Task directions —
Reproduce exactly and only the lines running from the one with "1.8, 0.8), TONGUE);" through the one with "obj.parent = empty", both end lines included.

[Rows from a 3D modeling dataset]
— begin —
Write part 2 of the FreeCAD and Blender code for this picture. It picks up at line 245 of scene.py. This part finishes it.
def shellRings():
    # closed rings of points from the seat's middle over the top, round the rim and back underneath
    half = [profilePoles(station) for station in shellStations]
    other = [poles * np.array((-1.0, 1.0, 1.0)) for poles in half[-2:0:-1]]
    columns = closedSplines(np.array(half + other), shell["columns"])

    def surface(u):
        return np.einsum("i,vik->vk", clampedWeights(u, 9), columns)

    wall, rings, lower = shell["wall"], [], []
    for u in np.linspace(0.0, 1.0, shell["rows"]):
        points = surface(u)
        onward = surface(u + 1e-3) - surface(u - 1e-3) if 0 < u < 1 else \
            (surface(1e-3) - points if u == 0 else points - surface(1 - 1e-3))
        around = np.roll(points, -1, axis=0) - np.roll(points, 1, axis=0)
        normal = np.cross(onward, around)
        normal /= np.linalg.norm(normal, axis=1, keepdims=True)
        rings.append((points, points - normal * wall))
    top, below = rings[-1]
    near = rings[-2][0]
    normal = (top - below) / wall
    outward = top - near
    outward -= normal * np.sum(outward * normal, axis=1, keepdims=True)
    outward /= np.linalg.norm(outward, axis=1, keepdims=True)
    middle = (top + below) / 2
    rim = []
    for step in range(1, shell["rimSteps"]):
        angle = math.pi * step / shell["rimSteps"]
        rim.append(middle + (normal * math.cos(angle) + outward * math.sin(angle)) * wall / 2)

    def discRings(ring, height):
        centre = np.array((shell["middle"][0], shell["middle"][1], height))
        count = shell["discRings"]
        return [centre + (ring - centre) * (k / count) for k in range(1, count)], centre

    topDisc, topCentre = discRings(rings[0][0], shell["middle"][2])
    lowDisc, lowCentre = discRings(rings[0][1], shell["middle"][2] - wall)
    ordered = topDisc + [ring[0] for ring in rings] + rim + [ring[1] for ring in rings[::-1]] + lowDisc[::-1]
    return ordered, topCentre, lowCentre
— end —
— begin —
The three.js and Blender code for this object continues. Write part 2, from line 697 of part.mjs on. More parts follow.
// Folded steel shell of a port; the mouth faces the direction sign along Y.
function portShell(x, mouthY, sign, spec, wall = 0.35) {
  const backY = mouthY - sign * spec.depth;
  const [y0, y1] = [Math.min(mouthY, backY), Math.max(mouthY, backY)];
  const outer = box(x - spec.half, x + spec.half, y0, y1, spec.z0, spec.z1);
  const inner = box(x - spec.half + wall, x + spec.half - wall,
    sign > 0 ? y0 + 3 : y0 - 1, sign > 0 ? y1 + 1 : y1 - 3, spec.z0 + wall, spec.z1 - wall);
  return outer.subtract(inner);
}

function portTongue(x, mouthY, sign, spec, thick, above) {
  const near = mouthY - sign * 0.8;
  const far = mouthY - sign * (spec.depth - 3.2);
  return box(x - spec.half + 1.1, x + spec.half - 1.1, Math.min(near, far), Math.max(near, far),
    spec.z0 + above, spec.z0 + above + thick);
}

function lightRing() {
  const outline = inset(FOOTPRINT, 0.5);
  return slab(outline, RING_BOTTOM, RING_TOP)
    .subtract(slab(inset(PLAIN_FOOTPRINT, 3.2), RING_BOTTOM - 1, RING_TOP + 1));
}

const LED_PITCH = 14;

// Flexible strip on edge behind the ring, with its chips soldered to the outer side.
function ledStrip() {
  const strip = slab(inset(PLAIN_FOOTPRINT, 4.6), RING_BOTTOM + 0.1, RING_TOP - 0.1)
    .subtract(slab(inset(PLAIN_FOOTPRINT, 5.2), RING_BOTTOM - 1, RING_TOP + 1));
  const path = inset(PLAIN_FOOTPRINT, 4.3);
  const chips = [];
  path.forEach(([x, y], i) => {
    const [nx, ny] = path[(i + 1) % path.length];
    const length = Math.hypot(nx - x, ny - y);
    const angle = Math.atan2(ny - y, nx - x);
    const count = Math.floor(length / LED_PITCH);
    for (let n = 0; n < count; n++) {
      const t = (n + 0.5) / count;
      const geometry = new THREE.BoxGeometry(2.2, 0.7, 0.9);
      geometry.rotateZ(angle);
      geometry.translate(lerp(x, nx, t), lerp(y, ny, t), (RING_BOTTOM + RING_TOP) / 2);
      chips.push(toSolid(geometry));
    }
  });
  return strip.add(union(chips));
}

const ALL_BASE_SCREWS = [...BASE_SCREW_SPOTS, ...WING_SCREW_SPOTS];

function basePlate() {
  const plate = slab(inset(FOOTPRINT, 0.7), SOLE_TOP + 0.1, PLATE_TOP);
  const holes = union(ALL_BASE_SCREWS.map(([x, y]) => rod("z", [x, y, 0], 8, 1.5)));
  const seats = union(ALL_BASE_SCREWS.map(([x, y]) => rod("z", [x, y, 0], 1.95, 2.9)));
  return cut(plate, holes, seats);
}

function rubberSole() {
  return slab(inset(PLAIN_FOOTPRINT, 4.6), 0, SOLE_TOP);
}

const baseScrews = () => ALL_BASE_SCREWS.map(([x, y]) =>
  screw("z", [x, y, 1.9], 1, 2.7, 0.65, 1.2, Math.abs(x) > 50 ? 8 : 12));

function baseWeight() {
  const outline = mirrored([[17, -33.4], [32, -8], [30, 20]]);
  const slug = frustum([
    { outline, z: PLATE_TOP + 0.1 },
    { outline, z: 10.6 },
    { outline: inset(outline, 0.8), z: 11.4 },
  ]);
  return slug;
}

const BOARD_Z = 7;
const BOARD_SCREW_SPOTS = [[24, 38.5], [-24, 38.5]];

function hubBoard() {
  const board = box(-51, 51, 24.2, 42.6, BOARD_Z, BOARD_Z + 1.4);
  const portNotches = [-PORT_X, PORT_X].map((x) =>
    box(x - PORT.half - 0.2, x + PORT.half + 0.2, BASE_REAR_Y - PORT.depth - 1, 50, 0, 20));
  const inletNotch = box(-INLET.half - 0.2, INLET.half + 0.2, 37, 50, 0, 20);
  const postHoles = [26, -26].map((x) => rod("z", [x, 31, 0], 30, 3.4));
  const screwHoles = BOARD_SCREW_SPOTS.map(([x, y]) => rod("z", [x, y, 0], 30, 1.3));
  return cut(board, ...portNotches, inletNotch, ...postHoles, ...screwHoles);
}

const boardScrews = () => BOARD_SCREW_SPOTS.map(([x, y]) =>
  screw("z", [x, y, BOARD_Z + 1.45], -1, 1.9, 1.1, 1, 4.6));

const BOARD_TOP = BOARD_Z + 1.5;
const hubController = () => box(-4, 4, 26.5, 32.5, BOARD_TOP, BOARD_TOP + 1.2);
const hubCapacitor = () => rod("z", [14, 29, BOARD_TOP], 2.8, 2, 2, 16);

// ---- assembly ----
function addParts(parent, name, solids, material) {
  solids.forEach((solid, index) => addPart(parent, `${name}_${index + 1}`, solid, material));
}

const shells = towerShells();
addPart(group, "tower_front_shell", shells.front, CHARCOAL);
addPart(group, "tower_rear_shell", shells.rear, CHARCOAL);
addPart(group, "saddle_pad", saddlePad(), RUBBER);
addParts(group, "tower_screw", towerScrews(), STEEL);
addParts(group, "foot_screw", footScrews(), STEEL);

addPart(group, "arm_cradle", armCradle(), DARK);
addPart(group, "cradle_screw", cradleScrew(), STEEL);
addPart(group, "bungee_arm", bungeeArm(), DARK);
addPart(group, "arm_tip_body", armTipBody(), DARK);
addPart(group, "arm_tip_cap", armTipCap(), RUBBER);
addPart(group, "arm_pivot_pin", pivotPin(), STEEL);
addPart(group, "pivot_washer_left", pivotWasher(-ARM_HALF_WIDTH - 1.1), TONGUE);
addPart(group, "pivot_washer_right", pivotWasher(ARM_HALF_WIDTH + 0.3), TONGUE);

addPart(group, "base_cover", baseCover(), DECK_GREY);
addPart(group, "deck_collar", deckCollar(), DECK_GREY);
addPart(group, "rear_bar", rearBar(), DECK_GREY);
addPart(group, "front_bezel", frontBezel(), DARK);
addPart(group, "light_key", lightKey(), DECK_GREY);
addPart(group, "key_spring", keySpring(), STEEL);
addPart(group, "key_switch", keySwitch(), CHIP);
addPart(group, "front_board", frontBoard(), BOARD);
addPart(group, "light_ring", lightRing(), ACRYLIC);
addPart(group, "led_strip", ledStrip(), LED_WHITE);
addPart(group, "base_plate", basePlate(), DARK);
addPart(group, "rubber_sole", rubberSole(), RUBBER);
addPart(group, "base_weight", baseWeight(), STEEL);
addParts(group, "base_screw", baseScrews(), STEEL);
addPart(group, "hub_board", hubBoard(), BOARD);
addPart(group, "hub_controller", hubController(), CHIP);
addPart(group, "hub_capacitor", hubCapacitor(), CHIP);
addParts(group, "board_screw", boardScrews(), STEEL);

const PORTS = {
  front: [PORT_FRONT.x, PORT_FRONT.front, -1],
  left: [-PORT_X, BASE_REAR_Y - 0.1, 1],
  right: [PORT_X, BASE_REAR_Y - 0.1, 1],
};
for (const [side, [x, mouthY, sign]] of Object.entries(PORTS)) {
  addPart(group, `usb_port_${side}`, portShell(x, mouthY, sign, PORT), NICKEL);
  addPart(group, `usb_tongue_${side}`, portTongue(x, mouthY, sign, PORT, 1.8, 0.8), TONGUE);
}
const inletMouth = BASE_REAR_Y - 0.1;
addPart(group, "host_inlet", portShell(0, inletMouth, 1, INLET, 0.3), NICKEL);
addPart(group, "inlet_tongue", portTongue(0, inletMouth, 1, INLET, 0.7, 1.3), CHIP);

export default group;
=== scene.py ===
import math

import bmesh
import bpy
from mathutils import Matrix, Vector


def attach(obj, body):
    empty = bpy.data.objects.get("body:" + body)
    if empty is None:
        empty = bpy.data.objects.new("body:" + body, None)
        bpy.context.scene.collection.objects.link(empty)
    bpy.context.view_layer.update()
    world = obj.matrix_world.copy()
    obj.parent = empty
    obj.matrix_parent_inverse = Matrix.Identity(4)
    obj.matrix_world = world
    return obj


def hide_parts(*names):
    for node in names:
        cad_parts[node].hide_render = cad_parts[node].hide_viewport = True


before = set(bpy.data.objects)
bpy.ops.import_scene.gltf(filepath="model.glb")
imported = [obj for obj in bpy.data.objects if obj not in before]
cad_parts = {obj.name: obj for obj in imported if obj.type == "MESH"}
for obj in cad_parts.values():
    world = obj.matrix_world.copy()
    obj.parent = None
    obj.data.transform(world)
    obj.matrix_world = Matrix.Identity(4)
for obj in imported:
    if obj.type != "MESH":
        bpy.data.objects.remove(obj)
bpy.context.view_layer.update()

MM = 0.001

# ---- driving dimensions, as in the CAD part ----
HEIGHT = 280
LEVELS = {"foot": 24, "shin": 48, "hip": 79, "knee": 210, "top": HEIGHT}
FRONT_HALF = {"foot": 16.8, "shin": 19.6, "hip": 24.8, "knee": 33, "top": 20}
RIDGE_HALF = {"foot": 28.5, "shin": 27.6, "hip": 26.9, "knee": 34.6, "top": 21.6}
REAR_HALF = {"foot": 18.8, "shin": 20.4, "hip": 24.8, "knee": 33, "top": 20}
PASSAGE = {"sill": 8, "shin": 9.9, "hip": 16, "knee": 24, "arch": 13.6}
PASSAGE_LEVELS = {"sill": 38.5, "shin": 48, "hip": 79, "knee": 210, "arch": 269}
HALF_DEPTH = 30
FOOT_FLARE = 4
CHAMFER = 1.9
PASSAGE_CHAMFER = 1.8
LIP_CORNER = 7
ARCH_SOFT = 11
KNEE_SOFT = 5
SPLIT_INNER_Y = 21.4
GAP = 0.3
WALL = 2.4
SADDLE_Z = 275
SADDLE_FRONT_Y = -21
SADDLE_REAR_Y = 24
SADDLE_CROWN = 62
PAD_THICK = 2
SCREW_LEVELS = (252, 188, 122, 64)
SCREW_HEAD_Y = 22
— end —
Written solution —
  addPart(group, `usb_tongue_${side}`, portTongue(x, mouthY, sign, PORT, 1.8, 0.8), TONGUE);
}
const inletMouth = BASE_REAR_Y - 0.1;
addPart(group, "host_inlet", portShell(0, inletMouth, 1, INLET, 0.3), NICKEL);
addPart(group, "inlet_tongue", portTongue(0, inletMouth, 1, INLET, 0.7, 1.3), CHIP);

export default group;
=== scene.py ===
import math

import bmesh
import bpy
from mathutils import Matrix, Vector


def attach(obj, body):
    empty = bpy.data.objects.get("body:" + body)
    if empty is None:
        empty = bpy.data.objects.new("body:" + body, None)
        bpy.context.scene.collection.objects.link(empty)
    bpy.context.view_layer.update()
    world = obj.matrix_world.copy()
    obj.parent = empty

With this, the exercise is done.